Report how many lines contain "origin". The answer is a single number.
▶
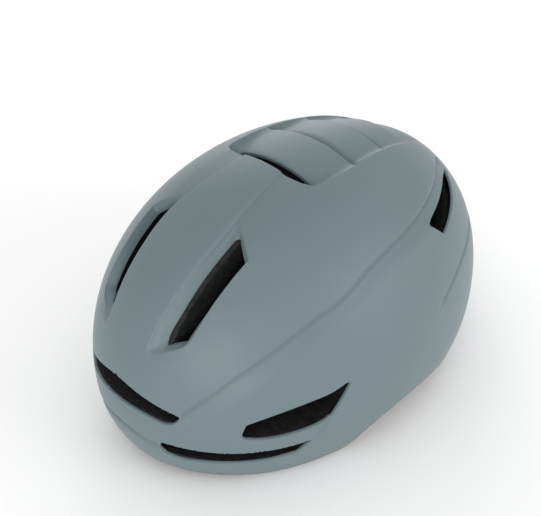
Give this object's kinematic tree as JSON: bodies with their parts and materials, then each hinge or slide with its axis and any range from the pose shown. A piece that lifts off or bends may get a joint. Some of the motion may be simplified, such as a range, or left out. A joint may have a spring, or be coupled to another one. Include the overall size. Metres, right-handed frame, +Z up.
{
  "type": "cycling helmet",
  "caption": "Aero road cycling helmet: vented in-moulded shell over bead foam, dial-adjusted retention cradle, padded lining and buckled chin straps.",
  "frame": {"origin": "bottom centre of the helmet, on the surface that it stands on", "axes": "+Z up, the front of the helmet faces -Y, +X is the wearer's left"},
  "size_m": [0.208, 0.302, 0.1621],
  "materials": {
    "shell": "soft matt slate blue paint on a moulded skin",
    "foam": "black expanded bead foam",
    "trim": "dark moulded edge",
    "pad": "black brushed knit over foam",
    "hook": "black hook tape",
    "retention": "black nylon",
    "knob": "black rubberised grip",
    "steel": "zinc plated",
    "hardware": "black acetal",
    "webbing": "black woven polyester webbing"
  },
  "bodies": {
    "helmet": {"outer_shell": "shell", "eps_liner": "foam", "rim_trim": "trim", "brow_pad": "pad", "crown_pad_left": "pad", "crown_pad_right": "pad", "hook_patches": "hook", "temple_pin_left": "retention", "temple_pin_right": "retention", "height_guide": "retention", "front_strap_anchors": "hardware", "rear_strap_anchors": "hardware", "front_strap_left": "webbing", "front_strap_right": "webbing", "rear_strap_left": "webbing", "rear_strap_right": "webbing", "strap_divider_left": "hardware", "strap_divider_right": "hardware", "chin_strap_left": "webbing", "chin_strap_right": "webbing", "chin_pad": "pad", "buckle_socket": "hardware"},
    "cradle": {"dial_housing": "retention", "dial_cover": "retention", "nape_pad_left": "pad", "nape_pad_right": "pad"},
    "band_left": {"side_band_left": "retention"},
    "band_right": {"side_band_right": "retention"},
    "dial": {"pinion": "retention", "dial_knob": "knob", "dial_screw": "steel"},
    "plug": {"buckle_plug": "hardware"}
  },
  "joints": [
    {"name": "cradle_tilt", "type": "hinge", "parent": "helmet", "child": "cradle", "pos_m": [0, -0.06, 0.056], "axis": [1, 0, 0], "range_deg": [-3, 6]},
    {"name": "dial_turn", "type": "hinge", "parent": "cradle", "child": "dial", "pos_m": [0, 0.08868, 0.0244], "axis": [0, 0.9781, -0.2079], "range_deg": [0, 72]},
    {"name": "band_left_slide", "type": "slide", "parent": "cradle", "child": "band_left", "axis": [-1, 0, 0], "range_m": [0, 0.005]},
    {"name": "band_right_slide", "type": "slide", "parent": "cradle", "child": "band_right", "axis": [1, 0, 0], "range_m": [0, 0.005]},
    {"name": "buckle_release", "type": "slide", "parent": "helmet", "child": "plug", "axis": [1, 0, 0], "range_m": [0, 0.024], "deforming": ["chin_strap_left"]}
  ],
  "couplings": [
    {"joint": "dial_turn", "follows": "band_left_slide", "rad_per_m": 250},
    {"joint": "band_right_slide", "follows": "band_left_slide", "ratio": 1}
  ]
}
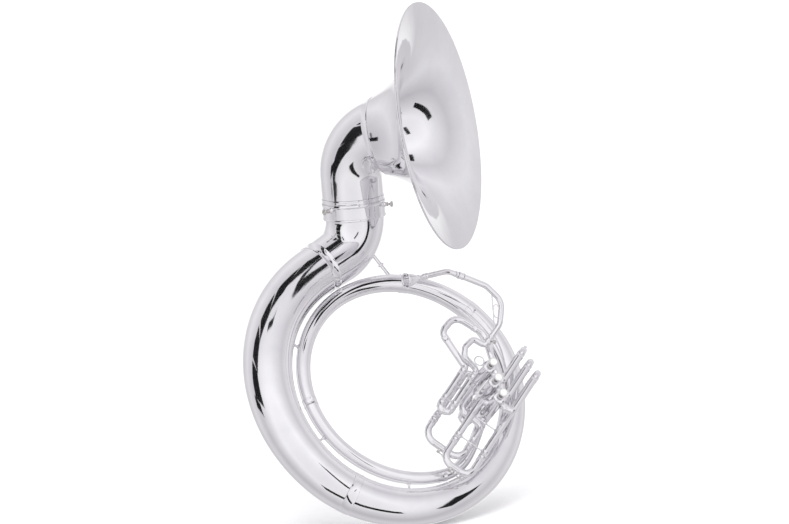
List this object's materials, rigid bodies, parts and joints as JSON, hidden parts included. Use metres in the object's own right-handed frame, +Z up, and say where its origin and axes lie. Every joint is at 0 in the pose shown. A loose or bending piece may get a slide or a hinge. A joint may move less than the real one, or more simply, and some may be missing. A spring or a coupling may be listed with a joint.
{
  "type": "sousaphone",
  "caption": "Silver-plated sousaphone: a coiled conical body with a forward-facing flared bell on an upright, piston valves with slides, neck and mouthpiece.",
  "frame": {"origin": "shoulder rest: the underside of the ring where it lies on the player's left shoulder", "axes": "+X the way the bell faces, +Y the player's left, +Z up along the bell collar"},
  "size_m": [0.7125, 0.8612, 1.3127],
  "materials": {
    "silver_plate": "silver-plated and polished",
    "nickel_silver": "polished nickel silver",
    "pearl": "pearl inlay in a plated cup",
    "spring_wire": "drawn wire"
  },
  "bodies": {
    "horn": {"bell_collar": "silver_plate", "body_branch_1": "silver_plate", "body_branch_2": "silver_plate", "body_branch_3": "silver_plate", "body_branch_4": "silver_plate", "body_branch_5": "silver_plate", "bottom_cap_1": "silver_plate", "bottom_cap_2": "silver_plate", "bottom_cap_3": "silver_plate", "coil_brace_1": "silver_plate", "coil_brace_2": "silver_plate", "coil_brace_3": "silver_plate", "coil_ferrule_1": "silver_plate", "coil_ferrule_2": "silver_plate", "coil_ferrule_3": "silver_plate", "coil_ferrule_4": "silver_plate", "coil_strut": "silver_plate", "crook_1": "silver_plate", "crook_2": "silver_plate", "crook_3": "silver_plate", "first_slide_left_leg": "silver_plate", "first_slide_right_leg": "silver_plate", "leadpipe": "silver_plate", "second_slide_legs": "silver_plate", "third_slide_legs": "silver_plate", "top_cap_1": "silver_plate", "top_cap_2": "silver_plate", "top_cap_3": "silver_plate", "tuning_slide_legs": "silver_plate", "upright_branch": "silver_plate", "upright_ferrule": "silver_plate", "valve_casing_1": "silver_plate", "valve_casing_2": "silver_plate", "valve_casing_3": "silver_plate", "valve_feed_bow": "silver_plate", "valve_spring_1": "spring_wire", "valve_spring_2": "spring_wire", "valve_spring_3": "spring_wire"},
    "bell": {"bell_tenon": "silver_plate", "bell_elbow": "silver_plate", "bell_flare": "silver_plate"},
    "bell_screw_right": {"bell_screw_right": "nickel_silver"},
    "bell_screw_back": {"bell_screw_back": "nickel_silver"},
    "bell_screw_left": {"bell_screw_left": "nickel_silver"},
    "valve_1": {"piston_1": "nickel_silver", "finger_button_1": "pearl"},
    "valve_2": {"piston_2": "nickel_silver", "finger_button_2": "pearl"},
    "valve_3": {"piston_3": "nickel_silver", "finger_button_3": "pearl"},
    "tuning_slide": {"main_tuning_slide": "silver_plate"},
    "slide_1": {"first_slide": "silver_plate"},
    "slide_2": {"second_slide": "silver_plate"},
    "slide_3": {"third_slide": "silver_plate"},
    "key_1": {"water_key_1": "nickel_silver"},
    "key_3": {"water_key_3": "nickel_silver"},
    "neck": {"neck_pipe": "silver_plate"},
    "bit": {"neck_bit": "silver_plate"},
    "cup": {"mouthpiece": "silver_plate"},
    "neck_clamp": {"neck_screw": "nickel_silver"}
  },
  "joints": [
    {"name": "bell_swivel", "type": "hinge", "parent": "horn", "child": "bell", "pos_m": [-0.046, 0.049, 0.216], "axis": [0, 0, 1], "continuous": true},
    {"name": "bell_screw_right_turn", "type": "hinge", "parent": "horn", "child": "bell_screw_right", "pos_m": [-0.046, 0.049, 0.226], "axis": [1, 0, 0], "continuous": true},
    {"name": "bell_screw_back_turn", "type": "hinge", "parent": "horn", "child": "bell_screw_back", "pos_m": [-0.046, 0.049, 0.226], "axis": [-0.5, 0.866, 0], "continuous": true},
    {"name": "bell_screw_left_turn", "type": "hinge", "parent": "horn", "child": "bell_screw_left", "pos_m": [-0.046, 0.049, 0.226], "axis": [-0.5, -0.866, 0], "continuous": true},
    {"name": "valve_1_press", "type": "slide", "parent": "horn", "child": "valve_1", "axis": [-0.5554, 0.6061, -0.5693], "range_m": [0, 0.0155], "stiffness_N_per_m": 180, "springref_m": -0.02, "deforming": ["valve_spring_1"]},
    {"name": "valve_2_press", "type": "slide", "parent": "horn", "child": "valve_2", "axis": [-0.5554, 0.6061, -0.5693], "range_m": [0, 0.0155], "stiffness_N_per_m": 180, "springref_m": -0.02, "deforming": ["valve_spring_2"]},
    {"name": "valve_3_press", "type": "slide", "parent": "horn", "child": "valve_3", "axis": [-0.5554, 0.6061, -0.5693], "range_m": [0, 0.0155], "stiffness_N_per_m": 180, "springref_m": -0.02, "deforming": ["valve_spring_3"]},
    {"name": "tuning_slide_pull", "type": "slide", "parent": "horn", "child": "tuning_slide", "axis": [-0.3149, -0.7869, -0.5307], "range_m": [0, 0.06]},
    {"name": "slide_1_pull", "type": "slide", "parent": "horn", "child": "slide_1", "axis": [-0.3149, -0.7869, -0.5307], "range_m": [0, 0.035]},
    {"name": "slide_2_pull", "type": "slide", "parent": "horn", "child": "slide_2", "axis": [-0.3149, -0.7869, -0.5307], "range_m": [0, 0.03]},
    {"name": "slide_3_pull", "type": "slide", "parent": "horn", "child": "slide_3", "axis": [-0.3149, -0.7869, -0.5307], "range_m": [0, 0.06]},
    {"name": "water_key_1_lift", "type": "hinge", "parent": "slide_1", "child": "key_1", "pos_m": [0.23167, -0.23411, -0.39037], "axis": [0.5554, -0.6061, 0.5693], "range_deg": [0, 9], "stiffness_Nm_per_rad": 0.05, "springref_deg": -28.65},
    {"name": "water_key_3_lift", "type": "hinge", "parent": "slide_3", "child": "key_3", "pos_m": [0.27185, -0.27993, -0.42918], "axis": [0.5554, -0.6061, 0.5693], "range_deg": [0, 9], "stiffness_Nm_per_rad": 0.05, "springref_deg": -28.65},
    {"name": "neck_swivel", "type": "hinge", "parent": "horn", "child": "neck", "pos_m": [0.32047, -0.02526, -0.13166], "axis": [0.4515, 0.5969, 0.6632], "range_deg": [-10, 10]},
    {"name": "bit_turn", "type": "hinge", "parent": "neck", "child": "bit", "pos_m": [0.25043, -0.02563, 0.04519], "axis": [-0.7321, -0.5145, 0.4465], "range_deg": [-25, 25]},
    {"name": "mouthpiece_turn", "type": "hinge", "parent": "bit", "child": "cup", "pos_m": [0.17589, -0.10204, 0.05763], "axis": [-0.6479, -0.7613, -0.0246], "continuous": true},
    {"name": "neck_screw_turn", "type": "hinge", "parent": "horn", "child": "neck_clamp", "pos_m": [0.3191, -0.02828, -0.1339], "axis": [0.937, -0.3469, -0.0415], "continuous": true}
  ]
}
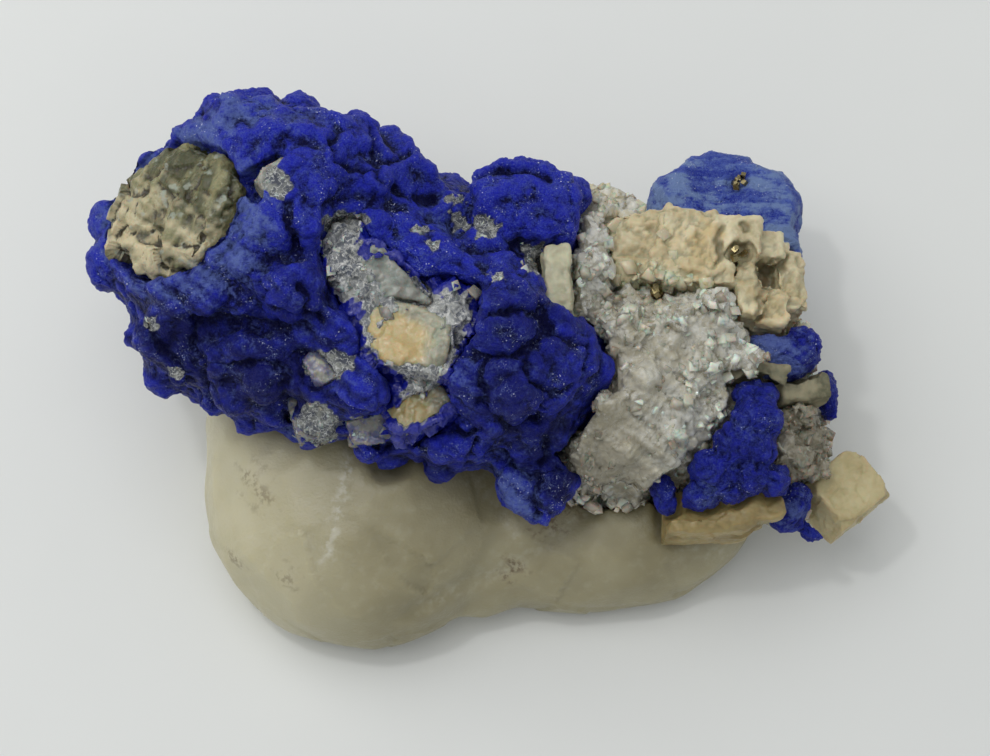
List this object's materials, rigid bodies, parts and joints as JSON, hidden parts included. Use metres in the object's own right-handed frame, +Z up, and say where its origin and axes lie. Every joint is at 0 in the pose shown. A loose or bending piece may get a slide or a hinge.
◀
Exercise output -
4